# Electronics

## Opamp tutorial

### The inverting amplifier

In part 1 we saw how to make a unity gain amplifier. Now we're going to do some actual amplification, starting with the inverting amplifier.

Again we can explain its operation starting from the transfer function of the ideal opamp: $$ \bbox[10px,border:2px solid #96BFCB]{ \large{ V_{OUT} = G \cdot (V_+ - V_-) }} $$ $V_+$ is 0 V, but for $V_-$ we'll have to resort to Ohm's Law and KCL (Kirchhoff's Current Law). Since the input current of the opamp is zero, the current through R1 is the same as that through R2. We get $$ I = \dfrac{V_- - V_{IN}}{R1} = \dfrac{V_{OUT} - V_-}{R2} $$ which we can write as a function of $V_-$ as $$ \begin{array} {rcl} \left(\dfrac{1}{R1} + \dfrac{1}{R2}\right) V_- & = & \dfrac{1}{R1} V_{IN} + \dfrac{1}{R2} V_{OUT} \\ \dfrac{R1 + R2}{R1 \cdot R2} V_- & = & \dfrac{1}{R1} V_{IN} + \dfrac{1}{R2} V_{OUT} \\ V_- & = & \dfrac{R1 \cdot R2}{R1 + R2} \left(\dfrac{1}{R1} V_{IN} + \dfrac{1}{R2} V_{OUT}\right) \\ V_- & = & \dfrac{R2}{R1 + R2} V_{IN} + \dfrac{R1}{R1 + R2} V_{OUT} \end{array} $$ Filling this value in in the open loop amplifier's transfer function gives us $$ V_{OUT} = G \cdot \left( 0 - \left(\dfrac{R2}{R1 + R2} V_{IN} + \dfrac{R1}{R1 + R2} V_{OUT} \right) \right) $$ So that $$ \left(1 + G \dfrac{R1}{R1 + R2} \right) V_{OUT} = - G \dfrac{R2}{R1 + R2} V_{IN} $$ Again, since $G \gg 1$ we can ignore the $1$, so that we get $$ G \dfrac{R1}{R1 + R2} V_{OUT} = - G \dfrac{R2}{R1 + R2} V_{IN} $$ where the $G$ and the denominators cancel out: $$ R1 \cdot V_{OUT} = - R2 \cdot V_{IN} $$ or $$ \bbox[10px,border:2px solid #96BFCB]{ \large{ V_{OUT} = - \dfrac{R2}{R1} V_{IN} }} $$ So the closed loop gain is determined by the ratio between R2 and R1, and it's inverting.
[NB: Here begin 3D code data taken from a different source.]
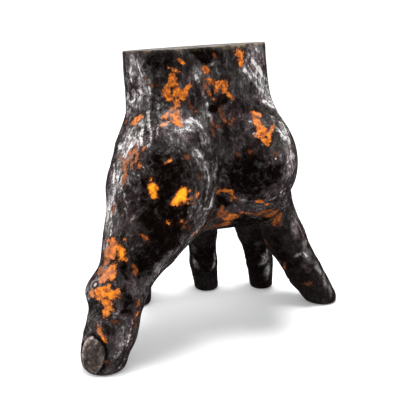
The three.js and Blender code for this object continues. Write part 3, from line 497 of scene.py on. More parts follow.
RELIEF = [
    (0.75, 1.7, [(-10.7, -17.5, 107.6), (-9.6, -17.6, 102.1), (-8.2, -17.7, 97.1), (-6.7, -17.8, 92.5), (-5.0, -18.3, 87.8), (-3.3, -18.9, 82.7), (-1.9, -19.4, 78.3)]),
    (-0.45, 1.8, [(-7.5, -17.8, 106.9), (-6.0, -17.8, 100.6), (-4.4, -17.8, 94.9), (-2.1, -17.8, 89.1), (0.2, -18.2, 83.9)]),
    (-0.9, 1.6, [(0.2, -18.2, 83.9), (0.4, -19.7, 77.1), (-0.5, -20.0, 69.8), (-0.6, -17.3, 61.6), (-0.9, -13.1, 52.7), (-4.6, -15.2, 47.6)]),
    (0.5, 1.5, [(-14.2, -20.8, 86.8), (-10.3, -22.5, 81.8), (-7.5, -23.1, 76.4), (-5.4, -22.6, 70.6), (-3.9, -20.8, 64.5), (-4.8, -20.1, 57.9), (-8.2, -21.9, 52.6)]),
    (0.65, 1.2, [(8.1, -15.5, 104.4), (11.6, -14.1, 100.2), (15.4, -13.0, 97.5), (19.8, -11.8, 93.9), (21.5, -13.9, 89.1), (21.8, -18.5, 84.7), (22.0, -22.7, 80.1), (22.3, -25.0, 74.8)]),
    (-0.55, 1.4, [(5.8, -16.3, 102.3), (10.1, -14.9, 97.0), (14.7, -13.9, 94.2), (17.3, -15.4, 90.2), (18.0, -19.5, 85.8), (18.2, -23.7, 80.8)]),
    (-0.4, 0.8, [(24.4, -22.8, 58.8), (19.7, -23.1, 55.7), (17.6, -19.7, 51.8), (17.7, -14.2, 47.5)]),
    (0.25, 0.8, [(21.2, -21.1, 53.9), (19.6, -16.6, 49.6)]),
    (-0.35, 0.8, [(36.8, -2.1, 47.1), (32.6, -4.9, 45.6), (25.8, -11.2, 46.7), (20.7, -15.4, 48.8)]),
    (0.22, 2.4, [(-26.7, -10.8, 107.5), (-25.5, -11.6, 103.4), (-26.2, -10.9, 98.5), (-25.0, -12.7, 93.7), (-26.0, -14.9, 89.8)]),
    (-0.25, 1.8, [(-22.1, -14.0, 108.3), (-22.8, -13.5, 103.5), (-21.2, -14.2, 97.9), (-22.4, -15.2, 92.5)]),
    (-0.45, 0.8, [(-54.4, -27.3, 26.3), (-52.4, -31.9, 27.6), (-50.2, -34.5, 26.5), (-47.8, -36.0, 25.3)]),
    (0.4, 0.9, [(-46.6, -36.7, 22.8), (-44.8, -36.6, 24.7), (-44.0, -36.7, 27.6)]),
    (-0.3, 0.8, [(-48.0, -36.4, 22.5), (-46.1, -37.1, 21.0), (-44.0, -37.0, 20.6)]),
    (-0.3, 0.8, [(-52.1, -26.7, 34.4), (-50.4, -30.4, 34.8), (-47.9, -32.2, 35.9)]),
    (-0.3, 0.8, [(-54.0, -28.8, 25.4), (-52.2, -32.5, 25.2), (-50.0, -35.0, 24.1)]),
    (-0.35, 1, [(-42.1, -36.4, 30.5), (-40.5, -36.2, 26.8), (-38.8, -34.6, 21.7)]),
    (0.35, 1.2, [(-4.0, -19.1, 58.4), (-7.2, -21.2, 53.5), (-11.1, -22.3, 48.8), (-15.4, -23.3, 44.9), (-21.4, -27.8, 42.5), (-27.8, -31.7, 39.3)]),
    (-0.3, 1.2, [(-13.5, -18.9, 89.7), (-19.5, -23.3, 83.2), (-23.3, -26.0, 76.1), (-25.0, -28.6, 68.0)]),
    (0.3, 1.6, [(5.2, -23.5, 71.9), (11.4, -26.8, 67.6), (18.7, -27.0, 65.6)]),
    (-0.35, 1.3, [(2.7, -19.4, 62.1), (8.5, -23.0, 59.0), (16.0, -24.7, 57.6)]),
]

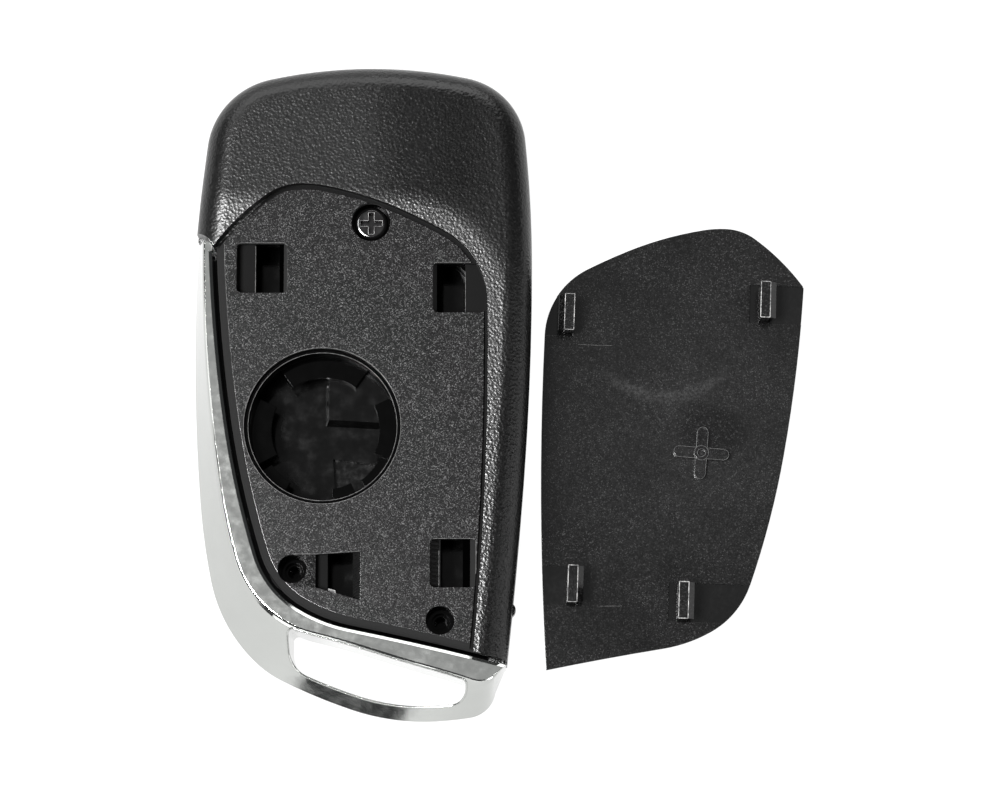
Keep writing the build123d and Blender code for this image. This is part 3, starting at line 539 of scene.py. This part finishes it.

Again notice that the actual open loop gain $G$ cancels out, so it doesn't really matter whether that's 100 000 or 1 000 000.

**Important notice**

Here and there on the Internet you'll find much shorter and seamingly easier ways to get to this result. These always rely on the fact that for the inverting amplifier $V_- = V_+$. But that's a *result* of the above calculation; you can't use that as a premise for the calculation. You can't prove something by assuming it in the first place. It's a common fallacy in mathematical proofs. The above derivation is the only correct one.